Anna Tompsett from the University of Columbia presented a paper titled: "Bridges Transport Infrastructure and Economic Geography on the Mississippi and Ohio 1860-2000". “This paper is really about how infrastructure influences economic structure,” she said. “Governments and international markets will spend up to $45 billion between now and 2050 on infrastructure projects”, and after a pause for effect she continued, “85% of this will be in non-OECD countries...thESE ARE the developing countries.”

She originally extracted her data from the National Bridge Inventory (NBI) dataset in the United States. The resulting dataset contained information on every bridge ever constructed over the Mississippi and Ohio Rivers. She then cross-checked the data extracted from the original database with both satellite imagery and alternative sources of information. Population data was drawn from historical censuses.

The location of a bridge is never chosen randomly. Multiple factors influence choices about bridge location including physical characteristics about the river and the difficulty of bridge construction. Normally bridges will be constructed before a river confluence since upstream there will be less water than downstream.

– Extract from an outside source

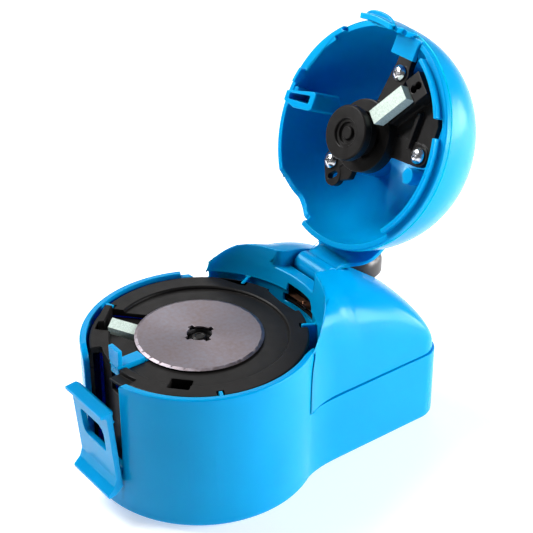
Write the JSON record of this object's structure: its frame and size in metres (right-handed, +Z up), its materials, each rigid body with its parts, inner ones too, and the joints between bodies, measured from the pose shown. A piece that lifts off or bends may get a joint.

Using the value of agricultural land as a proxy for production, she showed that the accumulation in population is precipitated by an immediate local rise in per capita production. After 30 years, production and population density remain elevated in areas with relatively good transport access. She instituted various robustness checks including country level unobservables with county fixed effects and implemented a country quadratic trend.

“I am confident that the population of a county that experiences a 50% reduction in distance to a bridge grows by an additional 3% over the following 30 years, relative to a median growth rate of 15% over the same time period” she said in conclusion.